2. Drain the Creole cream cheese in a fine-mesh sieve for at least an hour. Push the cheese through the sieve into a large bowl, and then mix in the sugar, flour, egg yolks, orange zest and salt until thoroughly combined. Gently fold in the egg whites with a rubber spatula. Butter the ramekins, and then add sugar, and roll the ramekin around to coat the insides and rim. Carefully pour the batter into the ramekins about halfway up the side, making sure that you don’t get the batter on the rims. Doing so will make the soufflés rise unevenly. (If you do get batter on the rim despite your best efforts, you can just wipe it off.)

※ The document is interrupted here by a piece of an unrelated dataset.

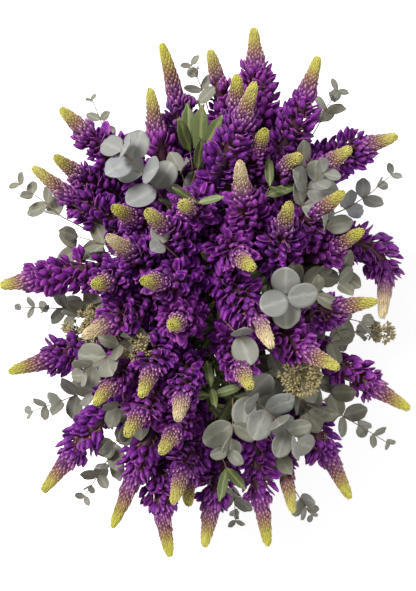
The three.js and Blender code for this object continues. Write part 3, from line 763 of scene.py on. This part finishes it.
# %% The leaflet
PALMS_BELOW = mm(188, 212, 238)  # distances from the tip of the spike
PALM_STALK = 22 * MM
PALM_STALK_RADII = mm(1.1, 0.9, 0.8)
PALM_STALK_SAG = 2 * MM
STALK_OUT, STALK_UP = 0.8, 0.6  # the stalk's direction, against the stem's
HAND_TILT = 0.25
PALM_LEAFLET = 46 * MM
LEAFLETS = 7
LEAFLET_RISE = (0.15, 0.4)
LEAFLET_SIZES = (0.8, 1.1)
PALM_BLADE = leaf_blade("leaflet", 0.22, 0.02, 0.03, 0.06, 0.6, points=10, rings=1)

# %% [markdown]
# A whorl is a ring of flowers at one height. Going down from the tip, the whorls grow further apart,
# and their flowers are longer and stand out more. Each whorl is turned half a gap from the next, and
# every flower has its own small tilt and shade, or the spike would look machine-made.

# %% How a spike's whorls change with distance from its tip
# Each row gives a distance from the tip, the radius of the core that the flowers stand on, their
# angle from the stem and their length. Angles are in degrees and the rest in millimetres.
CROWN = [(0, 1.2, -6, 5), (10, 1.2, -6, 5)]
SCALES = [(5, 3.8, -14, 7), (10, 4.9, -2, 8), (20, 5.9, 3, 9), (35, 6.6, 8, 10), (52, 7.2, 13, 12)]
BUDS = [(52, 7, 14, 13), (62, 7, 19, 15), (76, 6.8, 27, 18)]
FLORETS = [(74, 6.6, 36, 20), (86, 7, 45, 24), (104, 7, 52, 27), (140, 7, 58, 28), (220, 7, 64, 28)]
# distances from the tip and the stem's radius there, in millimetres
CORE = [
    (0, 0.6), (1.5, 2.2), (4, 3.6), (10, 5), (20, 6), (35, 6.8), (52, 7.2), (66, 7.4), (84, 8),
    (110, 8.4), (208, 8.4), (222, 2.6),
]
# a flower and its pattern's length, its table, how many stand in a whorl, the gap between whorls, where
# the first whorl stands and where they end, and how far a flower leans out of line, in radians
WHORLS = [
    (SCALE, SCALE_LENGTH, CROWN, 4, 3 * MM, 3.4 * MM, 5 * MM, 0.05),
    (SCALE, SCALE_LENGTH, SCALES, 8, 3.5 * MM, 5.6 * MM, 52 * MM, 0.05),
    (BUD, BUD_LENGTH, BUDS, 8, 4.8 * MM, 54 * MM, 74 * MM, 0.1),
    (FLORET, FLORET_LENGTH, FLORETS, 5, 8.4 * MM, 75 * MM, 212 * MM, 0.24),
]
LEAF_BERTH = 1.3  # flowers keep off a leaf and this far round it, as a share of its half size
FLOWER_REACH = 1.3  # a flower that ends just under a leaf is left out too, as a share of its length
CLOSED_LENGTH = 74 * MM  # the tables' length of scales and buds above the first open floret
GOLDEN_SHIFT = 0.03  # a little spiral on top of the half-gap turn from whorl to whorl
SWAY, ROLL, GROWTH = 0.6, 1.5, 0.45  # how far place, roll and size vary, as shares of the lean
FULL_TURN = 6.28  # radians, for a direction that may be any
CREAM_TIPS = {"lupin_12", "lupin_19", "lupin_21", "lupin_28", "lupin_33", "lupin_43"}
# how long a spike's closed part is, as a share of CLOSED_LENGTH, where that is out of the usual
CLOSED = {"lupin_26": 0.62, "lupin_04": 0.8, "lupin_40": 1.05, "lupin_48": 1.05, "lupin_01": 1.25}
USUALLY_CLOSED = (0.78, 1.0)
chance = np.random.default_rng(29)
print(len(WHORLS), "kinds of whorl")

# %% [markdown]
# Flowers are set out round the stem with two directions at each point of its line: one along it and
# one across it. The one across is carried up from point to point and turns as little as it can, so
# that the whorls don't twist where the stem bends.


# %% Directions round a stem
def frames_along(points):
    """Tangents of a line, and directions across it that turn as little as they can."""
    tangents = np.gradient(points, axis=0)
    tangents /= np.linalg.norm(tangents, axis=1)[:, None]
    across = unit(np.cross(tangents[0], (0.31, 0.87, 0.38)))
    sides = []
    for tangent in tangents:
        across = unit(across - tangent * (across @ tangent))
        sides.append(across)
    return tangents, np.array(sides)


def swing(across, axis, angle):
    """A direction at right angles to an axis, turned about it."""
    return math.cos(angle) * across + math.sin(angle) * np.cross(axis, across)


def pierces_a_leaf(place, length):
    """Whether a flower, from its root to its end, would pass through a foliage leaf."""
    root, end = place[:, 3], place[:, 3] + place[:, 0] * length * FLOWER_REACH
    near = np.einsum("kij,kj->ki", leaf_inverses, root - leaf_bases)
    far = np.einsum("kij,kj->ki", leaf_inverses, end - leaf_bases)
    share = near[:, 2] / (near[:, 2] - far[:, 2] + 1e-9)
    across = near + share[:, None] * (far - near)
    off = np.hypot((across[:, 0] - 0.5) / 0.5, across[:, 1] / (leaf_widths / 2))
    return bool(np.any((share > 0) & (share < 1) & (off < LEAF_BERTH)))


# %% [markdown]
# Each whorl reads its flowers' size, angle and core from the tables, at its distance from the tip. On
# a spike that has opened further, the whorls of its closed part sit closer together.


# %% One spike's whorls
def plant_whorls(bed, line, tangents, sides, below, vigour, closed):
    """Plants one spike's scales, buds and florets. below is each point's distance from the tip, and
    closed is how long the closed part is, as a share of the tables' length."""
    turn = chance.uniform(0, FULL_TURN)
    for pattern, length, table, count, spacing, first, last, wild in WHORLS:
        heights, cores, angles, lengths = np.array(table).T
        places, ages, tones = [], [], []
        for table_down in np.arange(first, last, spacing):
            down = table_down - (1 - closed) * CLOSED_LENGTH * min(1, table_down / CLOSED_LENGTH)
            at = int(np.searchsorted(-below, -down))
            core = np.interp(table_down / MM, heights, cores) * MM
            size = np.interp(table_down / MM, heights, lengths) * MM / length * vigour
            angle = math.radians(np.interp(table_down / MM, heights, angles))
            turn += math.pi / count + GOLDEN_SHIFT
            for i in range(count):
                around = turn + 2 * math.pi * i / count + chance.normal(0, SWAY * wild)
                tangent = tangents[at]
                outward = swing(sides[at], tangent, around)
                lean = angle + chance.normal(0, wild)
                x = math.cos(lean) * tangent + math.sin(lean) * outward
                y = swing(np.cross(tangent, outward), x, chance.normal(0, ROLL * wild))
                grown = size * (1 + chance.normal(0, GROWTH * wild))
                place = placed(x, y, grown, line[at] + outward * core)
                tone = chance.uniform(0, 1)
                if pierces_a_leaf(place, length):
                    continue
                places.append(place)
                ages.append(table_down / GROWN)
                tones.append(tone)
        if places:
            traits = {"age": ages, "tone": tones, "cream": bed["cream"], "warm": bed["warm"]}
            plant(bed, pattern, places, PETAL, **traits)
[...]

3. Put the ramekins into the preheated oven, and then drop the heat to 375, and cook for 20-25 minutes or until the soufflés are puffed and golden. To serve, place one ramekin onto a serving dish that will hold it securely. Puncture the top of the soufflé with a small spoon of the chocolate sauce. A little goes a long way here, and you want to taste the cheese and the orange zest in the soufflé as well as the chocolate. Serves 8.

Hot Coffee with Rum and Brown Sugar

This drink, made with strong coffee, uses dark rum and brown sugar as a perfect after-dinner drink. It would pair well with the soufflés in particular. If you can find raw brown sugar, you’ll get a bit more of the classic molasses flavor that combines well with the rum, but if not, regular dark brown sugar will do. The final addition of whipped cream and a little freshly grated nutmeg mellows out the coffee.

For each serving
4-5 ounces of strong, dark coffee
1 tablespoon dark brown sugar, preferably raw such as turbinado or Demerara
1-2 ounces dark rum
Heavy cream, whipped
Freshly grated nutmeg

1. Stir the sugar into the hot coffee, then add the rum, and stir to combine. Top with a dollop of whipped cream, and dust with a little nutmeg. If you like, you can garnish with a cinnamon stick.